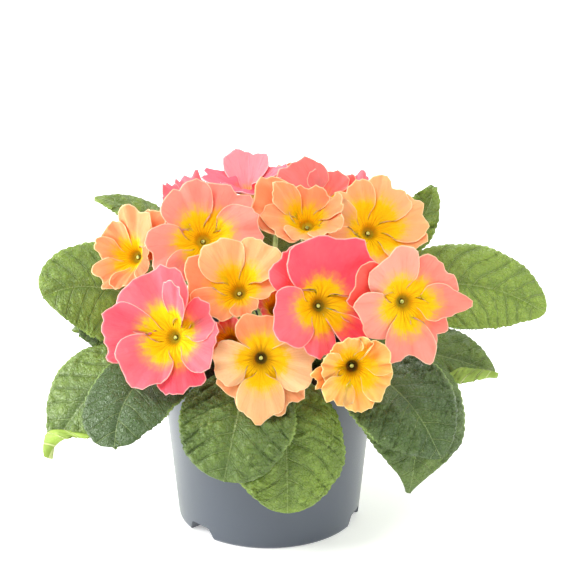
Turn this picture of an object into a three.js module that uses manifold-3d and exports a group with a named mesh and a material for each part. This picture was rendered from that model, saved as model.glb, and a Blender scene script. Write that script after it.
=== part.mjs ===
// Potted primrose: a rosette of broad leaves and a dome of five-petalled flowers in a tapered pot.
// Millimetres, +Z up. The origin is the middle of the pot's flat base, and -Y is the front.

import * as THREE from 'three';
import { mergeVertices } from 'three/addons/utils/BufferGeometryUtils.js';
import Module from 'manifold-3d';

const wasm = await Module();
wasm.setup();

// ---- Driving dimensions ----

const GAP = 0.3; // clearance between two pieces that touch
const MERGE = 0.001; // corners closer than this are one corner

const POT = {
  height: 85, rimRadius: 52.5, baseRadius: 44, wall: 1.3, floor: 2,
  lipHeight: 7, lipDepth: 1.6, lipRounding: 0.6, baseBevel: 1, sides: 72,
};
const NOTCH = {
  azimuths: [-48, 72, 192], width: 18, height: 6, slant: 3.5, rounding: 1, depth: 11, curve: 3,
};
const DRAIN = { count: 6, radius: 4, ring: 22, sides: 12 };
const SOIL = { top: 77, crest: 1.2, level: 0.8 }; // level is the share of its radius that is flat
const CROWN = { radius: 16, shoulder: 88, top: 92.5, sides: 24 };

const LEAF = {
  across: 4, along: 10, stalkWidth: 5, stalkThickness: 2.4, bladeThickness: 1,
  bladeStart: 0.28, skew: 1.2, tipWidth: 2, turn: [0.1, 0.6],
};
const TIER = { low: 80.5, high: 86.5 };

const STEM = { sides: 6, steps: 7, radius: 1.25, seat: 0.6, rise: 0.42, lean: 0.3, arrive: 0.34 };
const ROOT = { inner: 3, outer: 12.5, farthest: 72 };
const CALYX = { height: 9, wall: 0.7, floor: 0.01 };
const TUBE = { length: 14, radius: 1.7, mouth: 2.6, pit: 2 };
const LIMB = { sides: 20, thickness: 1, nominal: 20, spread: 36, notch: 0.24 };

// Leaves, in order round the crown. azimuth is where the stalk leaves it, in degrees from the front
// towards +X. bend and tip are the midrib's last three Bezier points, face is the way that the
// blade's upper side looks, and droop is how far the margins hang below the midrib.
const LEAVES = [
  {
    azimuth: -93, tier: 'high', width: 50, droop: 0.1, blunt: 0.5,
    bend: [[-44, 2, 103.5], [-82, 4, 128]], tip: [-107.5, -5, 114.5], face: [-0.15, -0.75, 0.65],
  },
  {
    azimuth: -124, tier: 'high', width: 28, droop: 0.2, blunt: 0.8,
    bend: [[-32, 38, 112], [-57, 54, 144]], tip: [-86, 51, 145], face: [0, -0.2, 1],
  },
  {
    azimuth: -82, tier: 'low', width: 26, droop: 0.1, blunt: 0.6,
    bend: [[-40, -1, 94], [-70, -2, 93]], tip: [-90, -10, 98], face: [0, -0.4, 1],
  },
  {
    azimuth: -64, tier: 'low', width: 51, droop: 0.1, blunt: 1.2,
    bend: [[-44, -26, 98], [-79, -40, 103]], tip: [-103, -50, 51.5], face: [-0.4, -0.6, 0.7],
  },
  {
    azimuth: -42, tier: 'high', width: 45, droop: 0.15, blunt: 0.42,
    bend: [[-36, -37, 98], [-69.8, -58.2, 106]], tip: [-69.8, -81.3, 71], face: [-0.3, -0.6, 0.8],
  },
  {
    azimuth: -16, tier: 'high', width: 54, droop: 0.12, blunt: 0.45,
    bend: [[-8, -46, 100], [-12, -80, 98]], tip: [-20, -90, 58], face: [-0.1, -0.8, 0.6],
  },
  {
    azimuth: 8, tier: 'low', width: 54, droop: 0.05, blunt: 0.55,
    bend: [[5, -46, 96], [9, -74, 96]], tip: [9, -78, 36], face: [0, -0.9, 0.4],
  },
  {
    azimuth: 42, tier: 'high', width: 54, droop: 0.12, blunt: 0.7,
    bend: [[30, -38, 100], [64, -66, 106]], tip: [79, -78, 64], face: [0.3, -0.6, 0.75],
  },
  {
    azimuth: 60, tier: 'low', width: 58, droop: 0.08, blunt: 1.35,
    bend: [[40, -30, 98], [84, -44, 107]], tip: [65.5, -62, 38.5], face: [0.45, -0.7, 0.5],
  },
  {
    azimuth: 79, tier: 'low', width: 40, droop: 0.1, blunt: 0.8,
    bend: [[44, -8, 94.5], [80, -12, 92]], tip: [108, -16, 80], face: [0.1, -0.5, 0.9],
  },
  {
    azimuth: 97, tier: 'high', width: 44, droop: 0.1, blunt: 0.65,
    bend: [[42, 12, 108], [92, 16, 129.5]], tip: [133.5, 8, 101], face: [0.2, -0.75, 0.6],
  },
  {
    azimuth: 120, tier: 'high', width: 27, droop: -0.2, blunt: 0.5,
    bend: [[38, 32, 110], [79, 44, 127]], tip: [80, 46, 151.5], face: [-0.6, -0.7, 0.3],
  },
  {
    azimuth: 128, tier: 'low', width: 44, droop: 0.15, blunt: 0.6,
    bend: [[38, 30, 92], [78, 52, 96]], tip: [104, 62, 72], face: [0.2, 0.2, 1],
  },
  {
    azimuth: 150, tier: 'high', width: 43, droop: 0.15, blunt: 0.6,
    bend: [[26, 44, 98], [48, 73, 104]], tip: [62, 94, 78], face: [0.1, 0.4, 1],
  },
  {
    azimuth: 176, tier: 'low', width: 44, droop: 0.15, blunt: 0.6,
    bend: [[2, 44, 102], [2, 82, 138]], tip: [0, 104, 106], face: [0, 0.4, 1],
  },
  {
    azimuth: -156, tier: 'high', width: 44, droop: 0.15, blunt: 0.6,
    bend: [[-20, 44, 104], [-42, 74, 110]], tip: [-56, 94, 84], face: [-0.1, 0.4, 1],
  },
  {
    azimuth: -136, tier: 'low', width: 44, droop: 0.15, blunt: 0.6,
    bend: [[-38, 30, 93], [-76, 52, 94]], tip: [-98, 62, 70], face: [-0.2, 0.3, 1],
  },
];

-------

Problem requirements =
Read through the lines above and collect those that contain the string "manifold".

The completed task =
Turn this picture of an object into a three.js module that uses manifold-3d and exports a group with a named mesh and a material for each part. This picture was rendered from that model, saved as model.glb, and a Blender scene script. Write that script after it.
import Module from 'manifold-3d';